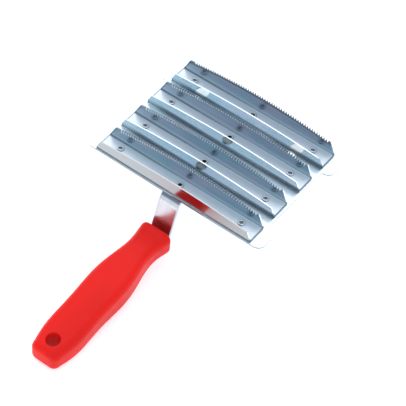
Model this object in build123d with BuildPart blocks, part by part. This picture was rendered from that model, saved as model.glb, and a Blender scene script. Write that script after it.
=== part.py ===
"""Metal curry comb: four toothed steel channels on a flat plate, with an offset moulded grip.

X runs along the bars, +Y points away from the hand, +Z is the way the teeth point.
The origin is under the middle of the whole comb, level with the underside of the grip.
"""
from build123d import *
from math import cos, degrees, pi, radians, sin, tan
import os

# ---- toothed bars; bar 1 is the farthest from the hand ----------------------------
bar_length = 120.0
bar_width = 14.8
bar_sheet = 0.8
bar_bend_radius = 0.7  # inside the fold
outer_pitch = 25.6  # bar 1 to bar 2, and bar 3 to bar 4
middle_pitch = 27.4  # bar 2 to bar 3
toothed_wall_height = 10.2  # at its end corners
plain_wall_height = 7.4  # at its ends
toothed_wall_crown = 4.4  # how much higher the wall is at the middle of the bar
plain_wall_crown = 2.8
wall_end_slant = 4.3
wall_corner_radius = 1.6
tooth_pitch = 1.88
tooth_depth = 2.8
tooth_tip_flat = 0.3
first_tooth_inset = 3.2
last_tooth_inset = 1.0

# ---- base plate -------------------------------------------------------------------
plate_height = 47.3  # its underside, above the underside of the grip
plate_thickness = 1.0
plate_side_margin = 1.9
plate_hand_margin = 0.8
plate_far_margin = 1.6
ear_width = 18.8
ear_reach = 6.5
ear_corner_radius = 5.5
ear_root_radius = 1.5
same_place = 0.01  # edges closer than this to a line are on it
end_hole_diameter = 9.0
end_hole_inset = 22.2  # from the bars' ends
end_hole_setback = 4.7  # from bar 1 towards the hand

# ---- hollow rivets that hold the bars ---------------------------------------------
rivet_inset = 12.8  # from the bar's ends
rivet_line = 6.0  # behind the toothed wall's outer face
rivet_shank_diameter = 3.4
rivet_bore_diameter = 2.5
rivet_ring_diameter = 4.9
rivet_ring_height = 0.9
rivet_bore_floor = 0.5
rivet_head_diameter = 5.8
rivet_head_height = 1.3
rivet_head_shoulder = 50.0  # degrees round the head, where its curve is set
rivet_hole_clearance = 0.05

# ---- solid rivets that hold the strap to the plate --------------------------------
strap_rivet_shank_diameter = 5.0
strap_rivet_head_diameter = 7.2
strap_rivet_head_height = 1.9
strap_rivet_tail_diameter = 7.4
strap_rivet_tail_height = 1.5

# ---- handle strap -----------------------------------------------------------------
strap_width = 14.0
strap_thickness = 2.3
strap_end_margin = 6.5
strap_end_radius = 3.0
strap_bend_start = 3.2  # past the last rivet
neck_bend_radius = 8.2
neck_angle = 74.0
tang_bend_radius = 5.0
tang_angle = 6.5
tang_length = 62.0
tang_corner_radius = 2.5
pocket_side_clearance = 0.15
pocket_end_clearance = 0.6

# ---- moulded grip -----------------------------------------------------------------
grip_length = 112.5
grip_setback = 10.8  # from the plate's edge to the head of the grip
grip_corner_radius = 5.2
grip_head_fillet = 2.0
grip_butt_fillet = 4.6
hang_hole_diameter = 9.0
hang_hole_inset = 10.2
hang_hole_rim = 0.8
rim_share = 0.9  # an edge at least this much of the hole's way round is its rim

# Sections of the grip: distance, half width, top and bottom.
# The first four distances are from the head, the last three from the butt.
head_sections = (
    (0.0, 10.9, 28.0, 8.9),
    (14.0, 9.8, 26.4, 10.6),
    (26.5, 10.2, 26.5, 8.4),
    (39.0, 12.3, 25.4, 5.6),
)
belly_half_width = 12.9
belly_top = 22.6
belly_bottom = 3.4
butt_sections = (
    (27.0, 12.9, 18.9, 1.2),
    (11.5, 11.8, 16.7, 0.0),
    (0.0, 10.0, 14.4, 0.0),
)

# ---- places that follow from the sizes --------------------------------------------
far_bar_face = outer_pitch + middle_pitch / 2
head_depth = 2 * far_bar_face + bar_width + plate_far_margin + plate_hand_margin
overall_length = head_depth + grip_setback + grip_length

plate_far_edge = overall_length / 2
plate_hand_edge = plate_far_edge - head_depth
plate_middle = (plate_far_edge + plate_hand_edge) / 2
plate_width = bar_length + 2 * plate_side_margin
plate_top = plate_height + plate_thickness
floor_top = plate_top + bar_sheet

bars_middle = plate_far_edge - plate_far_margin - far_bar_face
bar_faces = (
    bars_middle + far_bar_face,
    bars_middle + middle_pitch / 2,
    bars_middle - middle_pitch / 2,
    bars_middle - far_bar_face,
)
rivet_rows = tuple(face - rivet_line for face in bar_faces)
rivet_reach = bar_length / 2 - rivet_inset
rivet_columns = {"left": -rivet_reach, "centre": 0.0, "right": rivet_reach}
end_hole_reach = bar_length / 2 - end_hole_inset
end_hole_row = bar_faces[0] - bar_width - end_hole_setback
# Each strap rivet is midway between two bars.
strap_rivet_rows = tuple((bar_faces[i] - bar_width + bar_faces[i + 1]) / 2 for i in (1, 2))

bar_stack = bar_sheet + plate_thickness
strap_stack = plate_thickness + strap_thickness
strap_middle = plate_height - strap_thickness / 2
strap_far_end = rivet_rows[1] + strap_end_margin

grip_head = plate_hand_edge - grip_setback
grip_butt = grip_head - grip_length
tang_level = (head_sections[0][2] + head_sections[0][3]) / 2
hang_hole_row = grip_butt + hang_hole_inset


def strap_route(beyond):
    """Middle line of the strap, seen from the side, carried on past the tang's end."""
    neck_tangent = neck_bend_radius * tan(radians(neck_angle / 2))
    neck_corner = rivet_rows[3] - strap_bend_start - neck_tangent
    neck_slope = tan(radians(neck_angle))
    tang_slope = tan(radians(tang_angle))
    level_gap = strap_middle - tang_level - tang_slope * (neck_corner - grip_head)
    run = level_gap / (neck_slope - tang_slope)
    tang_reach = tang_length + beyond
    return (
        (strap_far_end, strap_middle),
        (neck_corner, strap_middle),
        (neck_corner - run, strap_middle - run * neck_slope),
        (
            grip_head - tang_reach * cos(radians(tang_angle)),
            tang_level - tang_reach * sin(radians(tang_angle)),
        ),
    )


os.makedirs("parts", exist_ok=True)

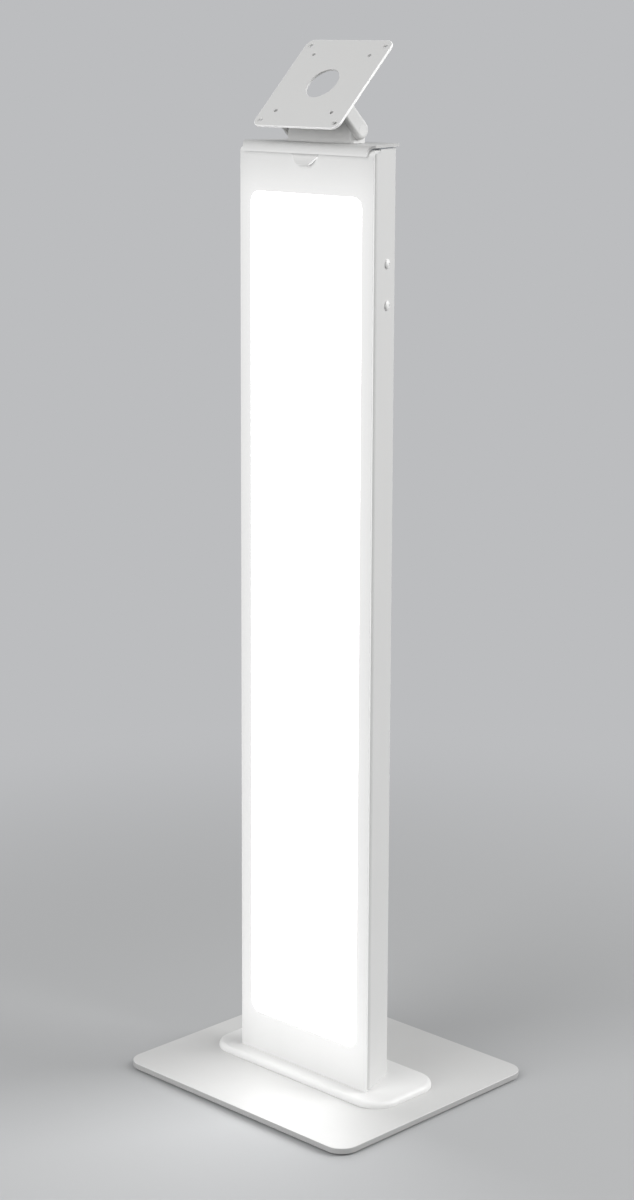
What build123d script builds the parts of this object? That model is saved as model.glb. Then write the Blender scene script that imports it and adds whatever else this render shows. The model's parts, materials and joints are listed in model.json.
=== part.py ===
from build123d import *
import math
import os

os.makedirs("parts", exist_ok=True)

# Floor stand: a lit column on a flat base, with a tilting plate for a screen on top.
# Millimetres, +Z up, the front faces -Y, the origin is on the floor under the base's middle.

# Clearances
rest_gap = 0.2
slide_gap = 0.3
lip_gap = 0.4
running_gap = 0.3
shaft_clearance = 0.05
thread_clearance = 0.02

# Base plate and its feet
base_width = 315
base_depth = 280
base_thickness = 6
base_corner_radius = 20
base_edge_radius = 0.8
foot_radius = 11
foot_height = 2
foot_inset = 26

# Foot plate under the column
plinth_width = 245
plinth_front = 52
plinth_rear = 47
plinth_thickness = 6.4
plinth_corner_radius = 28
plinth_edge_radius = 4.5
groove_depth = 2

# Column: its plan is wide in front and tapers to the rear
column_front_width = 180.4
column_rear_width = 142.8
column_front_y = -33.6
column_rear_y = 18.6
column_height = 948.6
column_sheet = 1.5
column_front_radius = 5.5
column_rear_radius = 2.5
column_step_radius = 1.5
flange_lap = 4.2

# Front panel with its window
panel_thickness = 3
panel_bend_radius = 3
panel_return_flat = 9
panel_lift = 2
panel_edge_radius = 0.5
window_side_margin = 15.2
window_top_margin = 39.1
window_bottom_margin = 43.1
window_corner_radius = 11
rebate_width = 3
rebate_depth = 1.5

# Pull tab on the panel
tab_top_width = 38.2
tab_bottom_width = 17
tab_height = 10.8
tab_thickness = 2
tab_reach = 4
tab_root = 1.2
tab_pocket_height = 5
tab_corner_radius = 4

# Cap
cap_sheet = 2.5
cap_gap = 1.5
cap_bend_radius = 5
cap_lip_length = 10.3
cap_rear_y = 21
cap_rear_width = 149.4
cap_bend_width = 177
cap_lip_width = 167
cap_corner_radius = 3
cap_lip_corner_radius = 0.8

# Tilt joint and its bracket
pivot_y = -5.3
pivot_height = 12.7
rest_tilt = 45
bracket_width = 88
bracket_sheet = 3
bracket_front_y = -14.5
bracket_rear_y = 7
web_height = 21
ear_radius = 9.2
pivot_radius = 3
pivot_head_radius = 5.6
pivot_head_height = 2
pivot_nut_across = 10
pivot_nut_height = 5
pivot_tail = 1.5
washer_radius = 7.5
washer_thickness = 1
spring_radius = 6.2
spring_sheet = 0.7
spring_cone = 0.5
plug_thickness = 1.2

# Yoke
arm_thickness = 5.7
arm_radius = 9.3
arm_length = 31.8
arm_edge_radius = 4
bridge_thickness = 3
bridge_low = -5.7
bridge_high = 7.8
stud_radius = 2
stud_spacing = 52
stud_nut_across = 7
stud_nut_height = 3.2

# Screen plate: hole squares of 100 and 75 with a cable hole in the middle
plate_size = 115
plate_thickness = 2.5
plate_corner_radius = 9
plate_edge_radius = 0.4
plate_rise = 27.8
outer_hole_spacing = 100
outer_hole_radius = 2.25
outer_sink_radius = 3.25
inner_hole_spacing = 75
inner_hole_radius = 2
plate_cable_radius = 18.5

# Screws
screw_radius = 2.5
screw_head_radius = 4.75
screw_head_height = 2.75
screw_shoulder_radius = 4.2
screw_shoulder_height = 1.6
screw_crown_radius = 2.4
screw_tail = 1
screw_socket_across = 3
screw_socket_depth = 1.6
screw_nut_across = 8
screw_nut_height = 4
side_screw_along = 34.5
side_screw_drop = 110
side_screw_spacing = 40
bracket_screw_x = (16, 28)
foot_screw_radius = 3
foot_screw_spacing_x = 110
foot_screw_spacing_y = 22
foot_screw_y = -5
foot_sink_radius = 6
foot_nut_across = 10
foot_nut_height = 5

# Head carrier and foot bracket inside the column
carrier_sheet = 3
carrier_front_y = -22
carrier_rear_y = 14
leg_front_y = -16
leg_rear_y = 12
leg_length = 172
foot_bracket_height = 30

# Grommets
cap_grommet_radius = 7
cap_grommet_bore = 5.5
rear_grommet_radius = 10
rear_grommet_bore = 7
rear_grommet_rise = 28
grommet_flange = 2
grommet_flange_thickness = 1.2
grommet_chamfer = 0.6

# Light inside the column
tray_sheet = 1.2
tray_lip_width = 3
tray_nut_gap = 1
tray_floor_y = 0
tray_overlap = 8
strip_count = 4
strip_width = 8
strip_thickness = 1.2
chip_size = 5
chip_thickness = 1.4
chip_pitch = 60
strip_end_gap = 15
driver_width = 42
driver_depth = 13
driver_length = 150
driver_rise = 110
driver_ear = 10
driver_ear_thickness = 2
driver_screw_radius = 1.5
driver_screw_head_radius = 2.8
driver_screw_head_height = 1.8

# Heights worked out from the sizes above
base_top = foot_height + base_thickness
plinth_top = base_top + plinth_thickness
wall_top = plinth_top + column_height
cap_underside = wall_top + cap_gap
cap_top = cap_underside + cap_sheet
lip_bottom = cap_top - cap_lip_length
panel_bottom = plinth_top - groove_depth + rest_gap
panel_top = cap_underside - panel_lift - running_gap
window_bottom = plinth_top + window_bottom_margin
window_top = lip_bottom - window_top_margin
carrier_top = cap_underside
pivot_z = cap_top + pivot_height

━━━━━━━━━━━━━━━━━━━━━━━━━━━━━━

OBJECTIVE:
Proceeding from the line containing "What build123d script" through the line containing "groove_depth = 2", transcribe the lines above exactly, both end lines included.

EXERCISE OUTPUT:
What build123d script builds the parts of this object? That model is saved as model.glb. Then write the Blender scene script that imports it and adds whatever else this render shows. The model's parts, materials and joints are listed in model.json.
=== part.py ===
from build123d import *
import math
import os

os.makedirs("parts", exist_ok=True)

# Floor stand: a lit column on a flat base, with a tilting plate for a screen on top.
# Millimetres, +Z up, the front faces -Y, the origin is on the floor under the base's middle.

# Clearances
rest_gap = 0.2
slide_gap = 0.3
lip_gap = 0.4
running_gap = 0.3
shaft_clearance = 0.05
thread_clearance = 0.02

# Base plate and its feet
base_width = 315
base_depth = 280
base_thickness = 6
base_corner_radius = 20
base_edge_radius = 0.8
foot_radius = 11
foot_height = 2
foot_inset = 26

# Foot plate under the column
plinth_width = 245
plinth_front = 52
plinth_rear = 47
plinth_thickness = 6.4
plinth_corner_radius = 28
plinth_edge_radius = 4.5
groove_depth = 2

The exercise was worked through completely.